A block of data
— BEGIN —

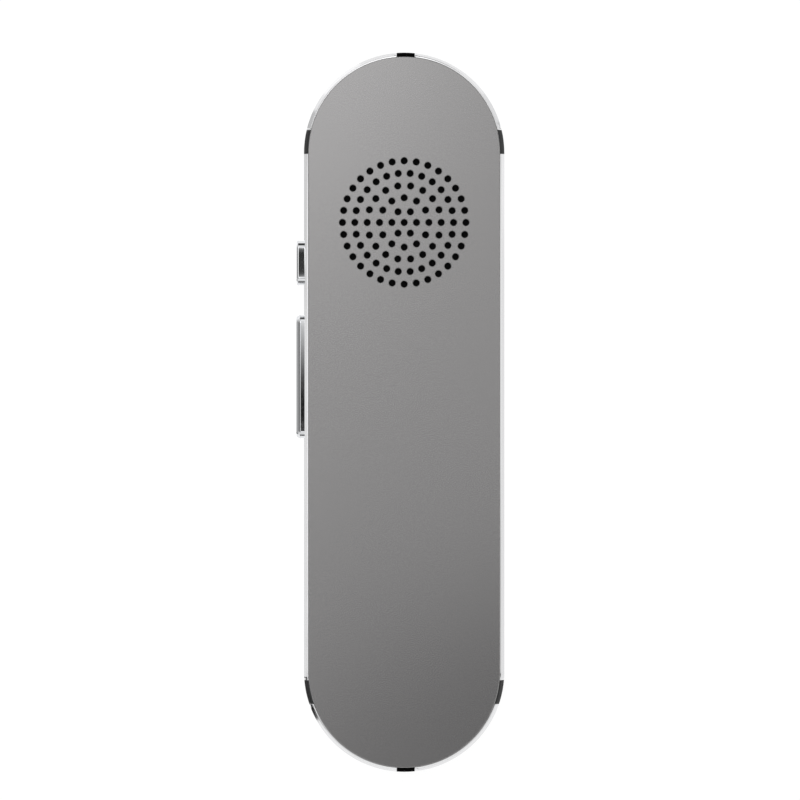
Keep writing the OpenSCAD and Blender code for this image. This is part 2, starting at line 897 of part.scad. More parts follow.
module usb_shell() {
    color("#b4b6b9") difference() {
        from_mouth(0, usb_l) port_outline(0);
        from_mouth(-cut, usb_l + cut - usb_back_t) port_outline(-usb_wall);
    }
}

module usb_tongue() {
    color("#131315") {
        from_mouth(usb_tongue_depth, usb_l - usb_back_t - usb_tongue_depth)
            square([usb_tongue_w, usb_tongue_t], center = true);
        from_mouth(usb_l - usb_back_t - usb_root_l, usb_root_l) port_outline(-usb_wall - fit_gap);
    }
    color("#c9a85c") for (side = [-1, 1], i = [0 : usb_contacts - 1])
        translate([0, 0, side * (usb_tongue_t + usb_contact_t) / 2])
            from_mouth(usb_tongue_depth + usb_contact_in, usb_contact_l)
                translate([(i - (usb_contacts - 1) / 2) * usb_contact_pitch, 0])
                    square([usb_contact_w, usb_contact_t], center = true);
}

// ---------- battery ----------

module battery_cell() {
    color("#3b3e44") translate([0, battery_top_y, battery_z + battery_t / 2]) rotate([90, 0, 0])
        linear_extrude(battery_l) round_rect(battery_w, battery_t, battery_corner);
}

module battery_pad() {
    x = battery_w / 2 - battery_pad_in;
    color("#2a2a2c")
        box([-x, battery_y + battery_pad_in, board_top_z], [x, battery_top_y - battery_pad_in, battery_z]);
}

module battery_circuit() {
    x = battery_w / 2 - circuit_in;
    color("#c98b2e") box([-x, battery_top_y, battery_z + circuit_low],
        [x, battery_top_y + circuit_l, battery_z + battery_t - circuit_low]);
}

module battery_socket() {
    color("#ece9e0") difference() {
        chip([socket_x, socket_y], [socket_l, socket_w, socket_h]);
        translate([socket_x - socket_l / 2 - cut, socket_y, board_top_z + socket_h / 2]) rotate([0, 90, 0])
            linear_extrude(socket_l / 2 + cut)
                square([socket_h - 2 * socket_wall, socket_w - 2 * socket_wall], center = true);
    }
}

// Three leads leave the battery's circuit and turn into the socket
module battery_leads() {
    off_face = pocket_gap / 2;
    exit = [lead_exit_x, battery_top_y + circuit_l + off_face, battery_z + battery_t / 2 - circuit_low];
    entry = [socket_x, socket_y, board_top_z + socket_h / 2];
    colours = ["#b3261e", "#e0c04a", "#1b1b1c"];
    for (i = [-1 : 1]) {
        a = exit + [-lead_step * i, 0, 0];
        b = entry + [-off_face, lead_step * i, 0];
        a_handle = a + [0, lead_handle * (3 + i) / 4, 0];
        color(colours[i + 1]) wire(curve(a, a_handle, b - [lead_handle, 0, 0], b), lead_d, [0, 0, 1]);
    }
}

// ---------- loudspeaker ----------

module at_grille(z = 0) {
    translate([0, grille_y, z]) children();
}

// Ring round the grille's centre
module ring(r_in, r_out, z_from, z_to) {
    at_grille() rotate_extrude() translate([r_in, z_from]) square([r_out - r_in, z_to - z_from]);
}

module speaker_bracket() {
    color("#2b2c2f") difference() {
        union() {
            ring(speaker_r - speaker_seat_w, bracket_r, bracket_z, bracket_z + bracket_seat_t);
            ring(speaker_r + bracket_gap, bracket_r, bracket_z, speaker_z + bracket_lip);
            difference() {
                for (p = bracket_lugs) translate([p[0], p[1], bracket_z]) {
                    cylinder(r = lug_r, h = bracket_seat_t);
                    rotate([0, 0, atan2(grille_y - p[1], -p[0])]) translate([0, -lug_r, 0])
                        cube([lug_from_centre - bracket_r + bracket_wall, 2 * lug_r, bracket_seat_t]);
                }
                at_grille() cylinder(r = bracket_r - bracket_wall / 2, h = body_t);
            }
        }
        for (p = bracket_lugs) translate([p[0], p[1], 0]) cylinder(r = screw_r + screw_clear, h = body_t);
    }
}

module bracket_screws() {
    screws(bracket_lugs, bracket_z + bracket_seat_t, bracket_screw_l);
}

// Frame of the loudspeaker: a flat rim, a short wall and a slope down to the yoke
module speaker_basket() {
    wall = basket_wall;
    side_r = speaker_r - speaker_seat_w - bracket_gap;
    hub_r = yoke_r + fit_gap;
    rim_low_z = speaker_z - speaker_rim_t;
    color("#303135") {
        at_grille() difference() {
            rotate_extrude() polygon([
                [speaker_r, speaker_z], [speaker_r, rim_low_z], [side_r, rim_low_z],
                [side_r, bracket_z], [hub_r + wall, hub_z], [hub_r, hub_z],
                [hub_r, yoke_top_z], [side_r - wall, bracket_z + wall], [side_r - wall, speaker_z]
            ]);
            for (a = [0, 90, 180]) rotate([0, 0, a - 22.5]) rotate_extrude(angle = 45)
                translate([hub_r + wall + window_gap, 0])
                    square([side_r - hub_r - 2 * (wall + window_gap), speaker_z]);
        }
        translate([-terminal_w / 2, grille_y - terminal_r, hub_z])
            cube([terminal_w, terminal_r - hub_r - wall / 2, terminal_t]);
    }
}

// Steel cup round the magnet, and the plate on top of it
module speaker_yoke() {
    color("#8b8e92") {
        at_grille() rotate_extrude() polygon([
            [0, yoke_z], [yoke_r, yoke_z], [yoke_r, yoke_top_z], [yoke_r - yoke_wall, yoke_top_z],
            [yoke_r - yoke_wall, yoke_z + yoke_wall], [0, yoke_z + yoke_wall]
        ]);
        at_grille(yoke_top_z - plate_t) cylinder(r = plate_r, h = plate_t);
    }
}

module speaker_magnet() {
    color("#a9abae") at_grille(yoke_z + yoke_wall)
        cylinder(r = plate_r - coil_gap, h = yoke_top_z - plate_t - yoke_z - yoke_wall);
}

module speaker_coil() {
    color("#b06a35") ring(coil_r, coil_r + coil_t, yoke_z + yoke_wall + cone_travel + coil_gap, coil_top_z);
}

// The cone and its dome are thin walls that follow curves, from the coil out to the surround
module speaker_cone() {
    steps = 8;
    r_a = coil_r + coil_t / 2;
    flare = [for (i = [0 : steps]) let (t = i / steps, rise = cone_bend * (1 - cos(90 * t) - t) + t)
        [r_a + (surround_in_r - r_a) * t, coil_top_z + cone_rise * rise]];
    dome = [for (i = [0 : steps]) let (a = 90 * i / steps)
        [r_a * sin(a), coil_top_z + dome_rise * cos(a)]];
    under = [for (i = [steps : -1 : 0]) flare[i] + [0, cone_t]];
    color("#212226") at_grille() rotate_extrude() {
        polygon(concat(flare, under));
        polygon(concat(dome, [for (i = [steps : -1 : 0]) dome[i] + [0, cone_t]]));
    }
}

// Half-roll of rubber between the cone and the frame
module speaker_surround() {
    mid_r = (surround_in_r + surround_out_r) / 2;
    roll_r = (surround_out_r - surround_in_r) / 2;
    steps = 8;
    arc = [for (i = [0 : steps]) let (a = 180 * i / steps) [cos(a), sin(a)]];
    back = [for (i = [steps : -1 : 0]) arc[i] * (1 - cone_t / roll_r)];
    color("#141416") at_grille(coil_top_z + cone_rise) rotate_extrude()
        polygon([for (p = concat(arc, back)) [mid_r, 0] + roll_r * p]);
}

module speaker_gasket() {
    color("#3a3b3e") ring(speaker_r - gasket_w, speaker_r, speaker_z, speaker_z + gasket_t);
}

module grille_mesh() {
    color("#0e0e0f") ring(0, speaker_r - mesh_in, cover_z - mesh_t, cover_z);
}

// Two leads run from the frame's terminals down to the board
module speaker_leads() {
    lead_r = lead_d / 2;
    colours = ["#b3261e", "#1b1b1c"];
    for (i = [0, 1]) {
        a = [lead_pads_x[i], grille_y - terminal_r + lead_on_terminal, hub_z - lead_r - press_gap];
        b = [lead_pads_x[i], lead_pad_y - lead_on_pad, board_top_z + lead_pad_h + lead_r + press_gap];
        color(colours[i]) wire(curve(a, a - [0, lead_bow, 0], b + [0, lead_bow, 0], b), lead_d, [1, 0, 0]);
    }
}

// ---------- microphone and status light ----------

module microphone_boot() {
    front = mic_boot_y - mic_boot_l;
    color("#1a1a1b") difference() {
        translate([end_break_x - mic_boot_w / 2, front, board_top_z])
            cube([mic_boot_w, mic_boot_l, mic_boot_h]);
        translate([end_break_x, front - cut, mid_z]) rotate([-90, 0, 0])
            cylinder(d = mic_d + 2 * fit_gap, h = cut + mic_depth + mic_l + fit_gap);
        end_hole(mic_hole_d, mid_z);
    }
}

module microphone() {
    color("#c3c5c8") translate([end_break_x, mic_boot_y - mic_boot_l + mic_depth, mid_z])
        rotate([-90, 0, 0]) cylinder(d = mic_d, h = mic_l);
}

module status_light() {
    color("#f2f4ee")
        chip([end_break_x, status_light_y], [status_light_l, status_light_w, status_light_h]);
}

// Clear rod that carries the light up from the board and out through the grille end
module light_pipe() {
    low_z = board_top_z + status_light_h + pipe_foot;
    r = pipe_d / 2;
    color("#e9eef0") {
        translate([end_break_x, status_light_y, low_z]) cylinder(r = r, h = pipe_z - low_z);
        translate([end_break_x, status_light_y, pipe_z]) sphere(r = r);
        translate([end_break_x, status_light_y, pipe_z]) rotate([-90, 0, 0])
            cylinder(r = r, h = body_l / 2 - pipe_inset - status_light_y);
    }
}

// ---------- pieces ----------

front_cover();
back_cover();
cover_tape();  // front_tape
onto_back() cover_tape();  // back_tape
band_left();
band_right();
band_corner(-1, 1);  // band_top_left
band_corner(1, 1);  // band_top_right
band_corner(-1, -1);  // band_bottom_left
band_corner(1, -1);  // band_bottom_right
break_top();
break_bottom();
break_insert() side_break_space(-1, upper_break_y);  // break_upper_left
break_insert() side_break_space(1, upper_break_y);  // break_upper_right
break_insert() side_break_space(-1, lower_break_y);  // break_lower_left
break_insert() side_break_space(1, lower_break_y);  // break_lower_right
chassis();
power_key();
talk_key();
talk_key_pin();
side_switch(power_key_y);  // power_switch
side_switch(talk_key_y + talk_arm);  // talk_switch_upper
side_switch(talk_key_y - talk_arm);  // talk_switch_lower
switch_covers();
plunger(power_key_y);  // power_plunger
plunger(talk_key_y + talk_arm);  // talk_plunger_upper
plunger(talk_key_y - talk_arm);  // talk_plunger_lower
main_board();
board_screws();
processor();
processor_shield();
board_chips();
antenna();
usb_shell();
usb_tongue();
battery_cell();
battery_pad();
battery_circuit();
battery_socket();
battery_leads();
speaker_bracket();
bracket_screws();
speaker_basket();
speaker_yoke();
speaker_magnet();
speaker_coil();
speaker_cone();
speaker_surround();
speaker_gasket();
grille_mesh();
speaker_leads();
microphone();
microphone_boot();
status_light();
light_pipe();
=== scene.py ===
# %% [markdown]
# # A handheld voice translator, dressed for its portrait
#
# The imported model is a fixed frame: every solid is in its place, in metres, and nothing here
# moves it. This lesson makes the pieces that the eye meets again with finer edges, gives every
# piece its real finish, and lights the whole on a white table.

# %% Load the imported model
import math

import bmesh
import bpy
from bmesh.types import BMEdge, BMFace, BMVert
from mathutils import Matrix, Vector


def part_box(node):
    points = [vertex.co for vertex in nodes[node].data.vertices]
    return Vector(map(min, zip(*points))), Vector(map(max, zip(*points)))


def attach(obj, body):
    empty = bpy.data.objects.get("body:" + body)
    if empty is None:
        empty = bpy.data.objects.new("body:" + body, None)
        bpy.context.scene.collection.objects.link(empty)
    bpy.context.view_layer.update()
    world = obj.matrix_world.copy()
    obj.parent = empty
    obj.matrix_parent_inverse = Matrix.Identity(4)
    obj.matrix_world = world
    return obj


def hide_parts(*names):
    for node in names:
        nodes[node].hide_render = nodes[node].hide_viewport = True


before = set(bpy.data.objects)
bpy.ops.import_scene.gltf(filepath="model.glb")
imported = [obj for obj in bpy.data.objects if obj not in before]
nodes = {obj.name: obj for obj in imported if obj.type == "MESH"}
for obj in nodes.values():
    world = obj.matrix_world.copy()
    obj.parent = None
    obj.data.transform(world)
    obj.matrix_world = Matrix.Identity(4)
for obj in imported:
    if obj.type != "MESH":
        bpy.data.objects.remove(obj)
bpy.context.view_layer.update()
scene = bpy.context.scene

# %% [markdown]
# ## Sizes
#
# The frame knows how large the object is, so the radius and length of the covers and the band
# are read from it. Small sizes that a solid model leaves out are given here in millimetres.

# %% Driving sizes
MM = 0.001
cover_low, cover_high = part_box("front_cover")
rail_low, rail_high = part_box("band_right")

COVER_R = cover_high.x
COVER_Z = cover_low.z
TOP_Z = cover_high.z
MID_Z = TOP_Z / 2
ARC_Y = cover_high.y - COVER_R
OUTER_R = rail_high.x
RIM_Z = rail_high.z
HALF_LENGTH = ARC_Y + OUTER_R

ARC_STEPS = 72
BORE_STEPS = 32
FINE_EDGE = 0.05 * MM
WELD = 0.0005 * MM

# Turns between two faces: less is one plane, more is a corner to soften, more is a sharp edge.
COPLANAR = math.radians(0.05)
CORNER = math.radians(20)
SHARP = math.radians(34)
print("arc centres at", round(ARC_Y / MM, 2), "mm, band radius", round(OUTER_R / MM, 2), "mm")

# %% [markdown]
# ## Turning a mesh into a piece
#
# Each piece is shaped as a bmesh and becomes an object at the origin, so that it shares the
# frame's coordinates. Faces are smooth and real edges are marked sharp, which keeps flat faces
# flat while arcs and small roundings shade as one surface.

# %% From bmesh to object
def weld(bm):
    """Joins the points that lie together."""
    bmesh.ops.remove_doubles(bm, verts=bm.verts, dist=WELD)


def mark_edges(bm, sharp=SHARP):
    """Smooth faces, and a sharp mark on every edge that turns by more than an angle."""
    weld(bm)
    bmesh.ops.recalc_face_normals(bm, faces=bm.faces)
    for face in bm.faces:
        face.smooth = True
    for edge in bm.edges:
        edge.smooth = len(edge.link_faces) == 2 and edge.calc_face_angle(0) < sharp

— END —
— BEGIN —

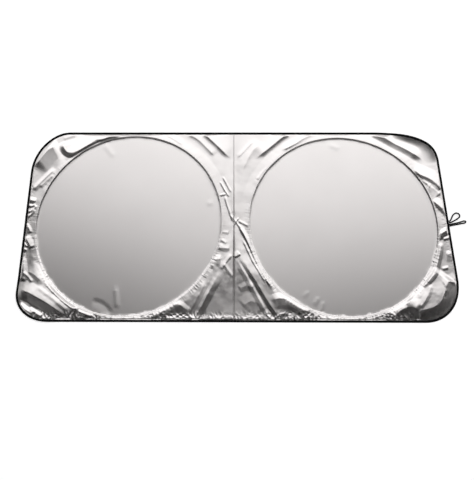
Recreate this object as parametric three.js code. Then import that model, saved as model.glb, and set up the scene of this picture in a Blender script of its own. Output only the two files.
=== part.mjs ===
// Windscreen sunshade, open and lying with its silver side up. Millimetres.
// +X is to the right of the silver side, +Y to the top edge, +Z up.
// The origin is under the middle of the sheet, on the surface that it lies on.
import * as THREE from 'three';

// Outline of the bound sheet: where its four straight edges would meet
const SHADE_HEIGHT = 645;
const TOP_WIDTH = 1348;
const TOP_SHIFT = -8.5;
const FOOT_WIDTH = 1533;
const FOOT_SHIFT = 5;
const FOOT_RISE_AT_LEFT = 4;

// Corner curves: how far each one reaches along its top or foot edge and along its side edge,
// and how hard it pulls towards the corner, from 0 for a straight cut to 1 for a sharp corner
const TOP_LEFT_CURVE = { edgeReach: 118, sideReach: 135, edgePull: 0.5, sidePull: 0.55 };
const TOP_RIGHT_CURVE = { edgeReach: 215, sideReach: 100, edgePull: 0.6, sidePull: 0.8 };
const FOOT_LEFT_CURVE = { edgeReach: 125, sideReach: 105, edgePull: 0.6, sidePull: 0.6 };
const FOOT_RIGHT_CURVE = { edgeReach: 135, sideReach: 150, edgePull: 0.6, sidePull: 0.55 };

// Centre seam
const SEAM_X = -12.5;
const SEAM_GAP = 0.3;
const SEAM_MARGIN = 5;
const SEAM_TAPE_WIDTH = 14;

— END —
— BEGIN —

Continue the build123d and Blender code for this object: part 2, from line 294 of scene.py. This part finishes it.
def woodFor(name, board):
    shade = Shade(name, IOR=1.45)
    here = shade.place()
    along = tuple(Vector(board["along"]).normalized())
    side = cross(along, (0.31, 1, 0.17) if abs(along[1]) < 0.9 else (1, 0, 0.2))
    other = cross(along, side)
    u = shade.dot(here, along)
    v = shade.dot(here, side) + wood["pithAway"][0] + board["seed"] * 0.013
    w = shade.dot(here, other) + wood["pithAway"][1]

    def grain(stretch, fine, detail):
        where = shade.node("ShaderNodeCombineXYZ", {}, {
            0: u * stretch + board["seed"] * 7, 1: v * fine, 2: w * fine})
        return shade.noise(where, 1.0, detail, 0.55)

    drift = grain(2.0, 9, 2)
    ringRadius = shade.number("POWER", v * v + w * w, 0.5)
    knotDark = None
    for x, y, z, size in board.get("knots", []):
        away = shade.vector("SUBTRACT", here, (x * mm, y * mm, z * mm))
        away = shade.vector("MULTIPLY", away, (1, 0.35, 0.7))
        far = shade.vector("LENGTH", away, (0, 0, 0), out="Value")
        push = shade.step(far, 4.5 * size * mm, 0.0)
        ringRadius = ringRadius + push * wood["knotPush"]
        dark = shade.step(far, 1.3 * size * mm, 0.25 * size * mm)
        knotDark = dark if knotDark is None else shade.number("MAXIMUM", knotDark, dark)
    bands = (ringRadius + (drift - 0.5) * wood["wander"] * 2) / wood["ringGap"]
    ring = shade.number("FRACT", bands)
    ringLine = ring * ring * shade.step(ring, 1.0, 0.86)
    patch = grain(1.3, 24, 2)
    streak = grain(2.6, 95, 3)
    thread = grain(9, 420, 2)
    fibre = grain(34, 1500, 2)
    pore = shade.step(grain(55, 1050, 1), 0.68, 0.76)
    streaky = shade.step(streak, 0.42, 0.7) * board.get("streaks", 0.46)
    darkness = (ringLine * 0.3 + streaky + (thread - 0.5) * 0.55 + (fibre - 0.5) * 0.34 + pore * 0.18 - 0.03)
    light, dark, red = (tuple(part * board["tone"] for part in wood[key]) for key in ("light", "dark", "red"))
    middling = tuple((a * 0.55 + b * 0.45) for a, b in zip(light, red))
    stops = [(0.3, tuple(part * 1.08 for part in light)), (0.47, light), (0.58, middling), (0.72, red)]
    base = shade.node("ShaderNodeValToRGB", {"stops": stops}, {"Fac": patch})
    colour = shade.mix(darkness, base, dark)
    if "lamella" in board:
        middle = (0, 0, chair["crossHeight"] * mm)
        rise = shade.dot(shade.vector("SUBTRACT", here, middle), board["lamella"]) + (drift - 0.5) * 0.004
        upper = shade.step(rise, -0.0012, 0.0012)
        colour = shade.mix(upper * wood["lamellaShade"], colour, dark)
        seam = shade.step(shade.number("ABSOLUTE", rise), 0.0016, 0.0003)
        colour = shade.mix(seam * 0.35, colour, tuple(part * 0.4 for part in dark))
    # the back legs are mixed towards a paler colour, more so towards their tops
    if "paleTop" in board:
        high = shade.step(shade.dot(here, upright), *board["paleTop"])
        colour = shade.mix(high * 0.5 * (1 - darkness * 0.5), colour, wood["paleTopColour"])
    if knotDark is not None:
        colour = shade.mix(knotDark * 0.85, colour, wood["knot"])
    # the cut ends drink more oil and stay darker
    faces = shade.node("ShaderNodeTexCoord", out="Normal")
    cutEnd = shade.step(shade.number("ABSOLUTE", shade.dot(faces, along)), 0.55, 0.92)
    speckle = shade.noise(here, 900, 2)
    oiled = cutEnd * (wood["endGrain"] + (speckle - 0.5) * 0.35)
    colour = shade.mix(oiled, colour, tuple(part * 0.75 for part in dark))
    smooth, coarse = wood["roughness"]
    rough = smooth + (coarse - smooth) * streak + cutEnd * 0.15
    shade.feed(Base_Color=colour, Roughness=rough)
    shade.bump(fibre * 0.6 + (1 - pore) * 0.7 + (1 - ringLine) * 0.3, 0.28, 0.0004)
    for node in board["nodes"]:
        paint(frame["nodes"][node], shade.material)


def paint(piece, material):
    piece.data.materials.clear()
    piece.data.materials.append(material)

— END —

WORK TO DO –
Isolate the lines that hold the word "follow" and copy all of them.

COMPLETED EXERCISE –
Keep writing the OpenSCAD and Blender code for this image. This is part 2, starting at line 897 of part.scad. More parts follow.
// The cone and its dome are thin walls that follow curves, from the coil out to the surround